27    Third, at pars 88–91 of MFI-1, CSIRO proposes to raise a new issue in the contract proceeding, namely that, by reason of his conduct, Dr Chyb is estopped from bringing his claims. This is a new defence but is based upon one or two items of correspondence only. It has already been pleaded in the adverse action proceeding. There will be no real prejudice to Dr Chyb caused by the introduction of these new allegations into the contract proceeding. I propose to allow them.

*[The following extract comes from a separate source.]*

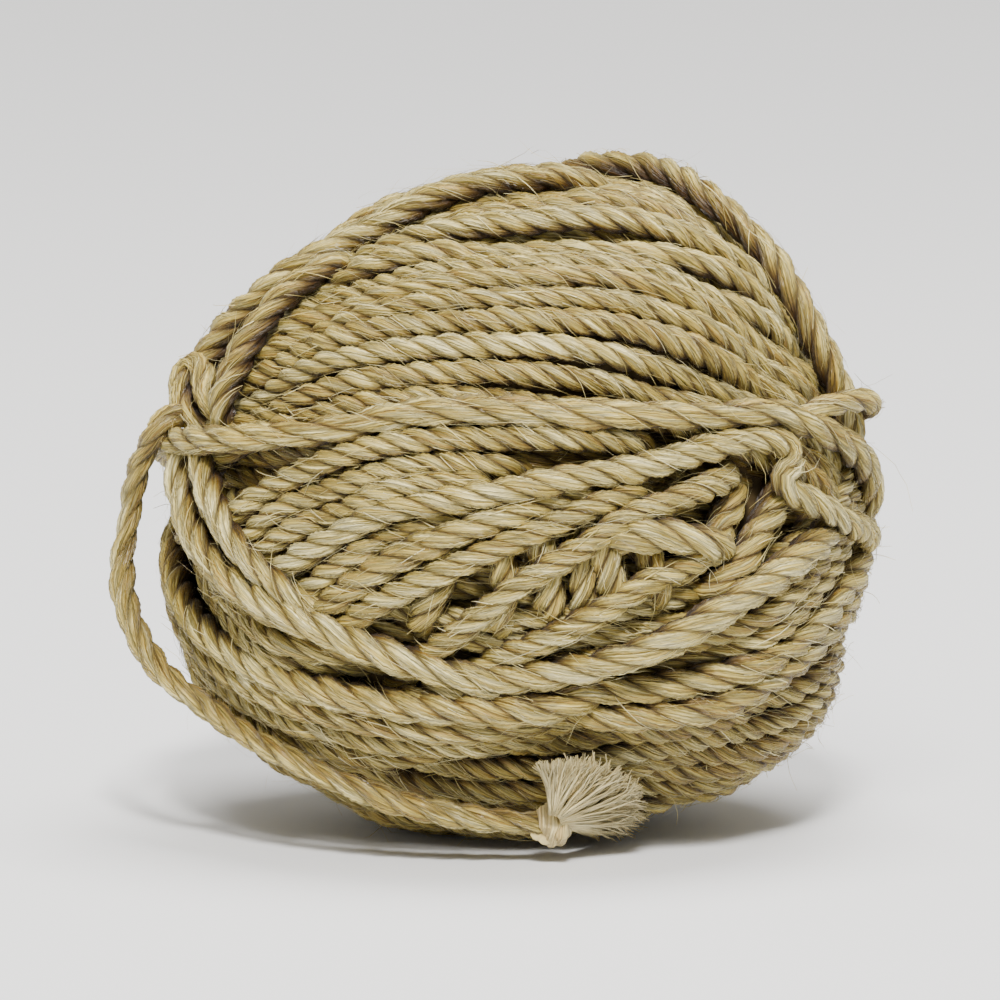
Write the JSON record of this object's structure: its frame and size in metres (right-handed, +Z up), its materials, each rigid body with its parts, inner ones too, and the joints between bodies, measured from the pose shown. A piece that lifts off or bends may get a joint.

28    Fourth, at par 92 of MFI-1, CSIRO relies upon a statutory prohibition against the bringing of Dr Chyb’s claims said to arise out of s 44 of the Safety, Rehabilitation and Compensation Act 1988 (Cth). That argument is essentially one of law based upon principles of statutory interpretation. It has already been raised in the adverse action proceeding. There is no reason why leave should not be granted to CSIRO to raise it in the contract proceeding. I propose to give CSIRO leave to do so.

Costs and Relief

29    In my view, Dr Chyb was justified in opposing the amendments sought by CSIRO at a very late stage in the proceedings notwithstanding that, contrary to the submissions made on his behalf, I have decided to grant leave to CSIRO to make those amendments. Furthermore, there may be significant costs consequences for Dr Chyb arising out of the making of the amendments. CSIRO is seeking a substantial indulgence late in the piece. For these reasons, I propose to make the costs orders to which I referred at [8] above.

30    For all of the above reasons, I propose to make the orders which I broadly described at [8] above. The further directions which I indicated I would make will be included in those orders.

I certify that the preceding thirty (30) numbered paragraphs are a true copy of the Reasons for Judgment herein of the Honourable Justice Foster.